Data privacy is the big one. AI-driven personalization relies on massive amounts of consumer
data, and the line between helpful and invasive is thin. There’s also the issue of deepfakes and
synthetic media being used in misleading ways, algorithmic bias that can inadvertently exclude
or stereotype certain demographics, and transparency. Should brands disclose when content is
AI-generated?
There’s also a labor question worth asking: as AI takes on more production work, what happens
to the junior creatives and copywriters who used to build skills through that entry-level work?

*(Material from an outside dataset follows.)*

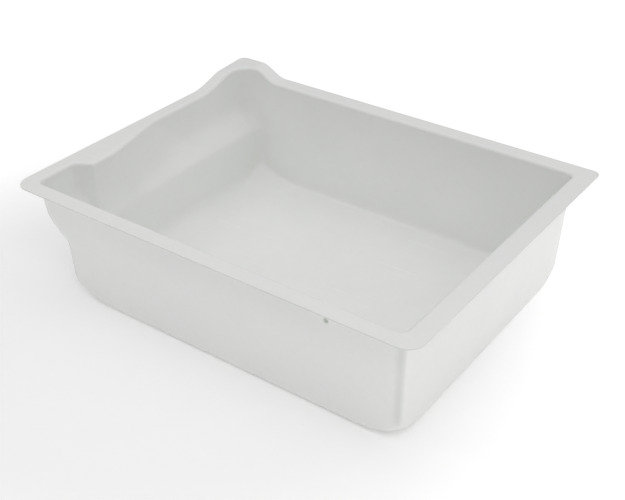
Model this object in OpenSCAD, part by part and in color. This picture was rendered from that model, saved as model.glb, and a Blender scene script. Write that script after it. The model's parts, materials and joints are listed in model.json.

The industry needs to think carefully about how it develops the next generation of talent.
These are legitimate concerns. But the answer is responsible adoption, not avoidance.
How AI Is Changing the Game for Small Business
Many small businesses are starting to rely on AI for marketing, and that’s actually one of AI’s
biggest success stories. Businesses that couldn’t afford agencies are now using AI tools for
social media content, email marketing, basic design work, and even ad management.
But “relying heavily” varies. Some are using it as a crutch without understanding fundamentals,
while others are using it smartly to punch above their weight. The truth remains: if you don’t
understand what good marketing looks like, AI won’t fix that for you. That’s where good strategy,
whether from an internal team or an agency partner, still matters.
The Biggest Misconception
The biggest misconception about AI in marketing is that it replaces the need for strategy. People
think they can tell AI to “make me a marketing campaign” and get something great. But AI is a
tool, not a strategist. It doesn’t understand your brand’s positioning, your competitive landscape,
or why your customers buy from you emotionally.
Without a human directing it with clear strategic intent, AI produces competent but forgettable
work. The second misconception is that AI output is “done”.
It almost always needs human
editing, judgment, and refinement.
The value of a great marketer or a great agency has never been in the production. It’s in the
thinking. AI just makes that distinction clearer.
Looking Ahead
The future of marketing isn’t AI or humans. It’s AI amplifying the best human marketers.
We’re heading toward a model where AI handles the majority of production and optimization
work, while human marketers focus on strategy, brand building, cultural insight, and the creative
ideas that actually move people. The agencies and teams that will win are the ones that treat AI
as infrastructure (reliable, fast, always running) and invest their human talent in the things AI
genuinely can’t do: understanding people deeply, taking creative risks, and building brands that
mean something.
The tools have changed. The job hasn’t. We’re still here to build brands, move people, and drive
business. AI just helps us do it better.
The marketers who embrace that balance won’t just survive the AI era. They’ll define it.